More senior respondents were more likely to say “Yes”. 17% of faculty and 13% of non-academic professional ecologists said “yes”, vs. only 8% of postdocs and 4% of grad students. It’s possible that’s just a sampling error blip, but I highly doubt it.
These results indicate substantial yet circumscribed disagreement among ecologists as to the question asked. Substantial disagreement in that there’s no single view that commands a substantial majority of opinion. Rather, the bulk of ecologists are split pretty much down the middle between those who think that data on public repositories are fair game for others to use as they see fit without involving the original data providers, and those who think that there are circumstances in which the original data providers are entitled to co-authorship. Circumscribed disagreement in that few ecologists (and even fewer junior ecologists), think that you’re entitled to co-authorship of any paper based on data you uploaded to a public repository. (So if that is your view, well, whether you’re right or wrong, I think you’re going to need to find some way to reconcile yourself to the fact that most ecologists don’t agree with you.)
I can imagine various hypotheses to explain the gradient of opinion with respect to seniority. Senior ecologists are more likely to have accumulated long-term datasets that will form the basis of many future papers, and so are more likely to worry about scooped if they have to share those data and give up any claim to co-authorship. Senior ecologists also are more likely to have formed their views on data sharing and authorship during a time when data sharing wasn’t widely encouraged or practiced. A colleague suggested to me that more junior ecologists may be more likely to see their own research programs (and perhaps scientific progress as a whole) as data-limited, and so highly value easy access to (and easy use of) data. Whereas more senior ecologists are mostly likely to worry about being time-limited rather than data-limited (Meghan has a good post on this). Any other hypotheses?
There may of course be other variables besides seniority that might predict differences in opinion on this issue. I wasn’t sure how to poll on them, plus I wanted to keep the poll short. Comments welcome on this.
The poll results don’t surprise me. I think they resonate with results of our old poll asking about whether providing data originally collected for another purpose is on its own a sufficient contribution to a paper to merit co-authorship. There’s substantial disagreement on that, with the level of disagreement depending on how much data is provided.
The poll results do raise a big question for me, which I hope commenters will help me think through. If you think that providers of data on public repositories are sometimes or always entitled to co-authorship of any paper using the deposited data, what do you think public data sharing is for? Because if you put your data on a public repository, but yet others have to get your permission to use the data for their own purposes (at least in some circumstances), isn’t that basically the same as the old system of “I keep my data private; if you want to use my data, email me and we’ll talk”?

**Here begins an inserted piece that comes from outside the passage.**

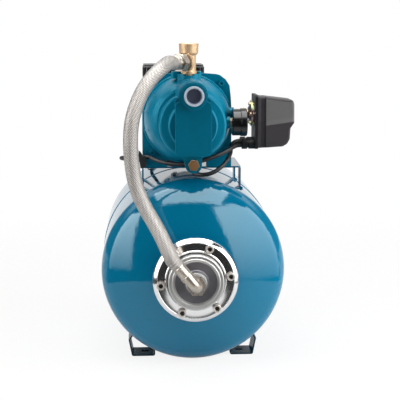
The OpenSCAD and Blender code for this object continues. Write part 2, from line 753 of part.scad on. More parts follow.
module pump_casing() {
    color(teal) difference() {
        union() {
            casing_skin();
            casing_pad();
            casing_bosses();
            casing_hood();
            shoulder_ribs();
        }
        translate([discharge_x, discharge_y, discharge_z]) cylinder(r = tee_neck_r + 2.6, h = ear_h + cut);
        translate([discharge_x - notch_w / 2, discharge_y - boss_r, discharge_z - notch_h])
            cube([notch_w, boss_r, ear_h + notch_h + cut]);
        front_at(pump_x, -joint_front + cut, shaft_z) rotate_extrude($fn = 96)
            polygon(concat([[0, 0]], shoulder(rim_r - 9, body_r1 - cast_wall, rim_t, body_face - cast_wall, 7),
                [[0, body_face - cast_wall]]));
        front_at(pump_x, -joint_front + cut, shaft_z) cylinder(r = rim_r - 9, h = rim_t + 2);
        front_at(nose_x, -joint_front - 40, nose_z) cylinder(r = disc_r - 12, h = nose_len - 40);
        front_at(nose_x, -joint_front - suction_len + 24, suction_z) cylinder(r = port_r, h = 24 + cut);
        front_at(nose_x, -joint_front - suction_len + 46, suction_z) cylinder(r = 12, h = 24);
        translate([nose_x, -joint_front - 93, nose_z]) cylinder(r = 9, h = suction_up + nose_drop);
        translate([discharge_x, discharge_y, discharge_z - 40]) cylinder(r = port_r, h = 40 + cut);
        right_at(gauge_x - 24, gauge_y, gauge_z) cylinder(r = 5.8, h = 25);
        right_at(56, switch_y, switch_z) cylinder(r = 5.8, h = 25);
        front_at(nose_x, lug_y + 14, nose_z - lug_drop) cylinder(r = 6.2, h = 14 + cut);
    }
}

plug_deep = 12;

// Push-in transit plug of the suction port
module suction_plug() {
    color("#9fb0c4") front_at(nose_x, -joint_front - suction_len, suction_z) difference() {
        union() {
            translate([0, 0, -plug_deep]) cylinder(r = port_r - seat, h = plug_deep + seat + 1);
            translate([0, 0, seat]) cylinder(r = 19, h = 3.5);
        }
        translate([0, 0, 2 - plug_deep]) cylinder(r = port_r - 2.2, h = plug_deep + 4);
    }
}

module drain_plug() {
    color(brass) front_at(nose_x, lug_y, nose_z - lug_drop) {
        translate([0, 0, -12]) cylinder(r = 5.9, h = 13);
        translate([0, 0, seat]) cylinder(r = drain_hex / 2 - 0.6, h = 1.5);
        translate([0, 0, 1.5]) rotate([0, 0, -9]) hexagon(drain_hex, 7);
    }
}

// Nozzle and throat of the ejector, held in the nose
module ejector() {
    len = 62;
    color("#e8e4d8") front_at(nose_x, -joint_front - 26, nose_z) difference() {
        union() {
            cylinder(r1 = 16, r2 = 12, h = len - 18);
            translate([0, 0, len - 18]) cylinder(r = disc_r - 12.3, h = 6);
            translate([0, 0, len - 12]) cylinder(r1 = 14, r2 = 7, h = 12);
        }
        translate([0, 0, -cut]) cylinder(r1 = 11, r2 = 5, h = len - 17);
        translate([0, 0, len - 20]) cylinder(r1 = 6, r2 = 3.5, h = 22);
    }
}

impeller_r = rim_r - 28;
vane_r = 24;
impeller_y = 4;

// Stage ring with its return vanes, ahead of the impeller
module diffuser() {
    color(steel) front_at(pump_x, -joint_front, shaft_z) {
        translate([0, 0, impeller_y]) pipe(rim_r - 9.3, impeller_r + 3, 9);
        translate([0, 0, impeller_y + 9]) pipe(rim_r - 10.5, 24, 2.5);
        for (i = [0:7]) rotate([0, 0, i * 45]) translate([30, -1, impeller_y + 11]) cube([32, 2, 5]);
    }
}

// Closed impeller with six back-swept vanes
module impeller() {
    color(brass) front_at(pump_x, -joint_front + 1, shaft_z) difference() {
        union() {
            translate([0, 0, impeller_y - 3]) cylinder(r = impeller_r, h = 1.6);
            translate([0, 0, impeller_y + 5]) pipe(impeller_r, 20, 1.6);
            translate([0, 0, impeller_y - 3]) cylinder(r = 13, h = 10);
            for (i = [0:5]) rotate([0, 0, i * 60]) translate([impeller_r - vane_r, 0, impeller_y - 2])
                linear_extrude(7.5)
                difference() {
                    circle(r = vane_r);
                    circle(r = vane_r - 2.2);
                    translate([-30, -30]) square([60, 30]);
                }
        }
        translate([0, 0, -cut]) cylinder(r = shaft_r - 1 + run_fit, h = 20);
    }
}

seal_r = 13;
bearing_r = 17;
bearing_at = 10;

module shaft_seal() {
    color(dark) front_at(pump_x, adapter_back, shaft_z) pipe(seal_r, shaft_r + run_fit, 8);
}

// Square cast adapter with an arch between its two feet
module adapter() {
    half = adapter_w / 2;
    foot_l = 50;
    edge = [[0, -69], [1.4, -44], [4, -22], [11, -11], [22, -2.5], [29, -0.5], [57, 1.5]];
    color(teal) difference() {
        union() {
            front_at(adapter_mid, adapter_back, 0) linear_extrude(adapter_t) difference() {
                polygon(concat([[-half, plate_top], [half, plate_top]],
                    [for (e = edge) [half - e[0], shaft_z + adapter_up + e[1]]],
                    [for (e = reversed(edge)) [e[0] - half, shaft_z + adapter_up + e[1]]]));
                translate([0, plate_top]) square([76, 26], center = true);
            }
            for (x = [-1, 1])
                translate([adapter_mid + x * (half - 19) - 19, adapter_back - adapter_t, plate_top])
                    cube([38, foot_l, 8]);
            back_at(pump_x, adapter_back - 1, shaft_z) cylinder(r = motor_r - motor_wall - seat, h = 9);
            back_at(pump_x, adapter_back, shaft_z) cylinder(r = bearing_r + 6, h = bearing_at + 11);
            for (x = [-1, 1])
                translate([adapter_mid + x * (half - 4) - 3, adapter_back - 1, plate_top + 7])
                    rotate([90, 0, 90]) linear_extrude(6) polygon([[0, 0], [34, 0], [0, 60]]);
        }
        front_at(pump_x, adapter_back + 20, shaft_z) cylinder(r = seal_r, h = adapter_t + 22);
        back_at(pump_x, adapter_back + bearing_at, shaft_z) cylinder(r = bearing_r + run_fit, h = 14);
        translate([0, 0, plate_top - cut]) for (x = [-1, 1])
            translate([adapter_mid + x * front_hole_x, front_hole_y, 0])
                cylinder(r = foot_hole_r, h = 10, $fn = 32);
        front_at(pump_x, adapter_back, shaft_z) corner_screws() translate([0, 0, -cut])
            cylinder(r = 4.3, h = adapter_t + 2 * cut, $fn = 32);
    }
}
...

I mean this as a sincere question, not a rhetorical one. I tried to answer my own question–what is public data sharing for, if not to make the data available to others to use without having to get permission from the data providers? Here are the answers I came up with, in no particular order. Did I miss any?
- Publicly sharing your data is a way of advertising it to potential collaborators. It’s a bit like a company offering a “try before you buy” option on its products. People who have a look at your data and like what they see can then contact you to offer you co-authorship in exchange for your permission to use the data.
- Publicly sharing your data (and analysis code, if there is any) allows others to reproduce the results in your papers. This can help them better understand those results, and can reassure them that the results are free of (certain kinds of) errors.
- Publicly sharing your data (and analysis code, if there is any) allows others to check for anomalies, particularly anomalies that might indicate fraud. In theory, this increases the probability of detecting anomalies because you can get lots of eyes on the same dataset. Although in practice, public data usually only gets checked for anomalies if there’s some independent reason to suspect anomalies. Public data sharing also increases the speed with which purported anomalies can be investigated, because investigators don’t have to wait around for the author to provide the data. And in theory, public data sharing deters fraudsters, because they’ll know their data might be scrutinized, and that they won’t be able to claim that the data have been lost. Although in practice it’s not clear how many scientific fraudsters are deterred by having to post data publicly. Possibly, it’s only people who would never commit fraud who see public data sharing as a deterrent to fraud. Fraudsters often make choices that look irrational to others.
- Publicly sharing your data on a depository might be convenient for you. You can just tell people who have your permission to use the data “go download it from the depository”, rather than having to email it to them.
- Publicly sharing your data on a depository might signal your personal commitment to (one form of) “open science”. You might want to signal that commitment as a matter of personal integrity, and/or because you hope that others will observe your behavior and do the same themselves.
To my mind, #1, 4, and 5 are all purely personal reasons for putting your data on a public repository. That’s not to downplay them, it’s just to say that they’re not reasons for any journal or funding agency to encourage or require public data deposition. #2 and 3 are reasons why journals and funding agencies might encourage or require public data sharing. But journals and funding agencies could achieve goals #2 and #3 in other ways besides encouraging or requiring public data deposition. They could for instance require authors to provide their data and code to the journal data editor. The data editor would check it for reproducibility and anomalies, and hold the data in escrow in case any questions were raised about it in future. So I dunno. I’m struggling to understand this, and I’m looking forward to learning from commenters with different perspectives on this.